━━ Raw data ━━

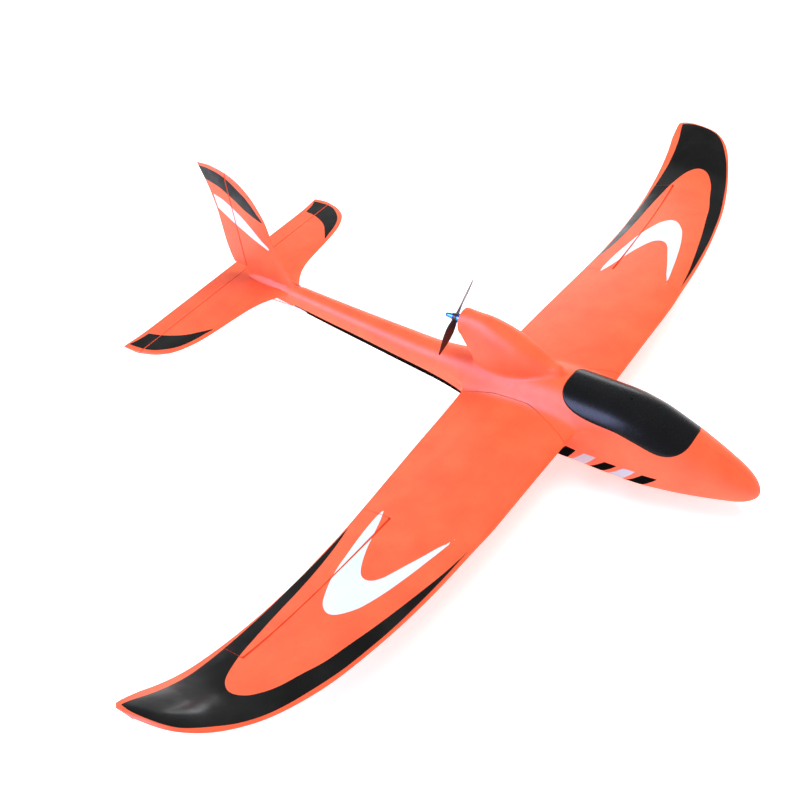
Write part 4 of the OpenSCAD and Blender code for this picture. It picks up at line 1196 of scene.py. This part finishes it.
for name, poly in BLOCKS + [("black_stripe", STRIPE)]:
    tone = name.split("_")[0]
    poly = np.array(poly, float)
    rear, front = poly[:, 0].min(), poly[:, 0].max()
    near = clip(side_skin, lambda v: np.maximum(v[:, 0] - front - 2, rear - 2 - v[:, 0]))
    mesh = film(near, side_view(poly))
    for side, turn in SIDES:
        # The side blocks take the matte film. Their white is painted shade: darker and lilac-blue instead of white.
        film_piece(f"side_{name}_{side}", turn(mesh), tone, look="film_matte_and_shaded")

# --- propeller ---

HUB_X, BLADE_REST = -163.5, math.radians(34)
BLADE_TIP, TIP_ROUND_FROM = 60.0, 55
chords = curve(np.linspace(4, BLADE_TIP, 10), [7.5, 9.5, 12, 13.5, 13.8, 13, 11.2, 8.6, 5.6, 2.0], 1.2, 8)


def blade(turn):
    radii = np.concatenate([np.linspace(3, TIP_ROUND_FROM, 44), np.linspace(55.6, BLADE_TIP, 10)])
    t = np.linspace(0, 2 * math.pi, 28, endpoint=False)
    rows = []
    for r in radii:
        close = math.sqrt(max(1 - max((r - TIP_ROUND_FROM) / 5.0, 0) ** 2, 0.0004))
        chord = float(chords(min(r, TIP_ROUND_FROM))) * close
        pitch = math.atan2(14, r + 3)
        thick = (3.4 - 2.5 * (r - 4) / 56) * (0.4 + 0.6 * close)
        uu = np.cos(t) * chord / 2
        vv = np.sin(t) * thick / 2 * (1 - 0.35 * np.cos(t)) + 0.05 * chord * (1 - np.cos(t) ** 2)
        x = HUB_X + uu * math.sin(pitch) - vv * math.cos(pitch)
        z = uu * math.cos(pitch) + vv * math.sin(pitch)
        c, s = math.cos(BLADE_REST + turn), math.sin(BLADE_REST + turn)
        rows.append(np.stack([x, r * c - z * s, MOTOR_AXIS + r * s + z * c], 1))
    v = np.concatenate(rows + [rows[-1].mean(0)[None]])
    f = grid_tris(len(radii), 28, wrap=True)
    last = (len(radii) - 1) * 28
    k = np.arange(28)
    cap = np.stack([last + k, last + (k + 1) % 28, np.full(28, len(v) - 1)], 1)
    return v, np.concatenate([f, cap])


def turned(profile):
    """A round piece about the motor's axis, from (x, radius) pairs."""
    t = np.linspace(0, 2 * math.pi, 64, endpoint=False)
    rows = [np.stack([np.full(64, x), r * np.cos(t), MOTOR_AXIS + r * np.sin(t)], 1) for x, r in profile]
    return np.concatenate(rows), grid_tris(len(rows), 64, wrap=True)


HUB = [(-160.05, 2.7), (-160.05, 5.2), (-160.3, 5.7), (-160.9, 6), (-166.1, 6), (-166.7, 5.7), (-167, 5.2),
       (-167, 2.7)]
CONE = [(-159.7, 3), (-159.7, 5.9), (-159.4, 6.3), (-158.8, 6.4), (-152.6, 4.35), (-152.1, 4.1), (-152, 3.6),
        (-152, 1.65)]
NUT = [(-167.1, 2.8), (-167.1, 5), (-167.4, 5.4), (-169.1, 5.4), (-169.5, 5.1), (-169.5, 4.4), (-173, 3.9),
       (-176.5, 3.5), (-179, 3.0), (-180.2, 2.3), (-180.5, 1.4), (-180.5, 0.05)]
blades = join(blade(0), blade(math.pi), turned(HUB))
piece("propeller_blades", blades, "prop", "propeller", ["propeller"], 30)
piece("adapter_cone", turned(CONE), "blue", "propeller", ["propeller_adapter"], 30)
piece("adapter_nut", turned(NUT), "blue", "propeller", ["propeller_nut"], 30)

# --- looks of the CAD pieces that stay ---

KEEP = {
    "steel": ["canopy_magnets", "bay_magnets", "motor_screws", "aileron_pushrod_left", "aileron_pushrod_right",
              "elevator_pushrod", "rudder_pushrod"],
    "bell": ["motor_bell", "motor_base"],
    "carbon": ["wing_spar", "alignment_dowels"],
    "plywood": ["battery_tray", "servo_trays"],
    "webbing": ["battery_strap"],
    "battery": ["battery"],
    "case": ["receiver"],
    "wrap": ["speed_controller"],
    "black_nylon": ["motor_mount"],
    "servo": ["aileron_servo_left", "aileron_servo_right", "elevator_servo", "rudder_servo"],
    "white_nylon": ["aileron_servo_arm_left", "aileron_servo_arm_right", "elevator_servo_arm", "rudder_servo_arm",
                    "elevator_guide_tube", "rudder_guide_tube", "aileron_horn_left", "aileron_horn_right",
                    "elevator_horn", "rudder_horn", "aileron_hinge_pins_left", "aileron_hinge_pins_right",
                    "elevator_hinge_pins", "rudder_hinge_pins", "aileron_hinge_leaves_left",
                    "aileron_hinge_leaves_right", "elevator_hinge_leaves", "rudder_hinge_leaves"],
}
for look, names in KEEP.items():
    for name in names:
        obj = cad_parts[name]
        obj.data.materials.clear()
        obj.data.materials.append(LOOKS[look])

# --- floor, light and camera ---

floor_look = Nodes("floor", Roughness=0.75, Emission_Color=(1, 1, 1, 1), Emission_Strength=0.5)
greys = [(0.3, (0.93, 0.93, 0.93)), (0.7, (0.96, 0.96, 0.96))]
floor_look.set(Base_Color=floor_look.tint(floor_look.noise(3, 3), *greys))
floor_mesh = bpy.data.meshes.new("floor")
FLOOR = 40
corners = [(-FLOOR, -FLOOR, 0), (FLOOR, -FLOOR, 0), (FLOOR, FLOOR, 0), (-FLOOR, FLOOR, 0)]
floor_mesh.from_pydata(corners, [], [(0, 1, 2, 3)])
floor_mesh.materials.append(floor_look.material)
floor = placed("floor", floor_mesh)

world = bpy.data.worlds.new("studio")
bpy.context.scene.world = world
world.use_nodes = True
sky = world.node_tree
height = sky.nodes.new("ShaderNodeSeparateXYZ")
fade = sky.nodes.new("ShaderNodeValToRGB")
sky.links.new(sky.nodes.new("ShaderNodeTexCoord").outputs["Generated"], height.inputs["Vector"])
sky.links.new(height.outputs["Z"], fade.inputs["Fac"])
sky.links.new(fade.outputs["Color"], sky.nodes["Background"].inputs["Color"])
for stop, (at, level) in zip(fade.color_ramp.elements, ((0.12, 1.0), (0.3, 0.44))):
    stop.position = at
    stop.color = (0.95 * level, 0.97 * level, level, 1)
sky.nodes["Background"].inputs["Strength"].default_value = 0.95
bpy.context.scene.view_settings.view_transform = "Standard"


def aim_from(obj, place, back, roll=0.0):
    """Puts a lamp or camera at a place, looking against the direction back."""
    right = np.cross([0, 0, 1], back)
    right /= np.linalg.norm(right)
    up = np.cross(back, right)
    c, s = math.cos(roll), math.sin(roll)
    right, up = right * c + up * s, up * c - right * s
    rows = [[*row, p] for row, p in zip(np.stack([right, up, back], 1), place)]
    obj.matrix_world = Matrix(rows + [[0, 0, 0, 1]])


def lamp(name, place, aim, size, watts, colour=(1, 1, 1), glossy=True, diffuse=True):
    data = bpy.data.lights.new(name, "AREA")
    data.shape = "RECTANGLE"
    data.size, data.size_y = size
    data.energy = watts
    data.color = colour
    obj = placed(name, data)
    back = np.array(place, float) - np.array(aim, float)
    aim_from(obj, place, back / np.linalg.norm(back))
    obj.visible_glossy = glossy
    obj.visible_diffuse = diffuse


lamp("key", (0.3, 0.9, 3.0), (-0.1, 0, 0.05), (2.4, 1.8), 84, glossy=False)
lamp("near_side", (-1.4, -2.2, 0.95), (-0.1, 0, 0.1), (2.2, 1.0), 46, (0.66, 0.75, 1.0), glossy=False)
lamp("sheen", (-1.5, -1.95, 1.8), (-0.05, 0, 0.1), (2.6, 1.7), 165, (0.5, 0.56, 1.0), diffuse=False)
lamp("far_side", (-1.5, 2.8, 0.8), (-0.1, 0, 0.1), (2.4, 0.8), 20, (0.94, 0.98, 1.0))

CAMERA_PLACE = (0.55656, -0.95262, 1.06523)
azimuth, elevation, roll = np.radians([41.804, 40.993, -9.266])
camera_data = bpy.data.cameras.new("camera")
camera_data.sensor_width = 36
camera_data.lens = 46.82
camera_data.clip_end = 50
camera = placed("camera", camera_data)
level = math.cos(elevation)
back = np.array([math.sin(azimuth) * level, -math.cos(azimuth) * level, math.sin(elevation)])
aim_from(camera, CAMERA_PLACE, back, roll)
bpy.context.scene.camera = camera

━━━

#### What you should do
Copy exactly the lines that run from the first line of the data to the line containing "2.0], 1.2, 8)", please, with both ends included and nothing else.

#### Result of this exercise
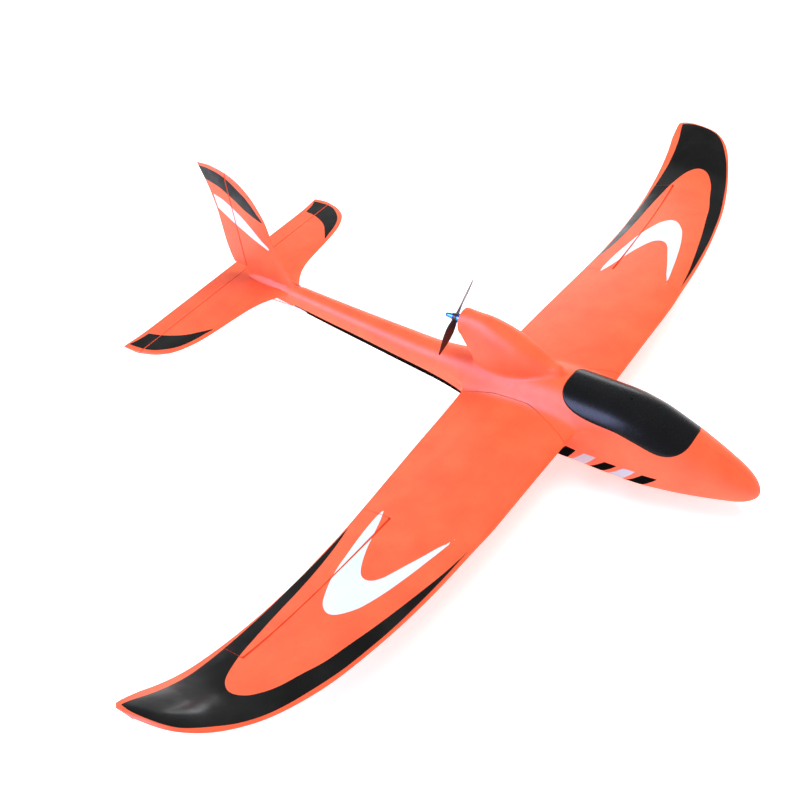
Write part 4 of the OpenSCAD and Blender code for this picture. It picks up at line 1196 of scene.py. This part finishes it.
for name, poly in BLOCKS + [("black_stripe", STRIPE)]:
    tone = name.split("_")[0]
    poly = np.array(poly, float)
    rear, front = poly[:, 0].min(), poly[:, 0].max()
    near = clip(side_skin, lambda v: np.maximum(v[:, 0] - front - 2, rear - 2 - v[:, 0]))
    mesh = film(near, side_view(poly))
    for side, turn in SIDES:
        # The side blocks take the matte film. Their white is painted shade: darker and lilac-blue instead of white.
        film_piece(f"side_{name}_{side}", turn(mesh), tone, look="film_matte_and_shaded")

# --- propeller ---

HUB_X, BLADE_REST = -163.5, math.radians(34)
BLADE_TIP, TIP_ROUND_FROM = 60.0, 55
chords = curve(np.linspace(4, BLADE_TIP, 10), [7.5, 9.5, 12, 13.5, 13.8, 13, 11.2, 8.6, 5.6, 2.0], 1.2, 8)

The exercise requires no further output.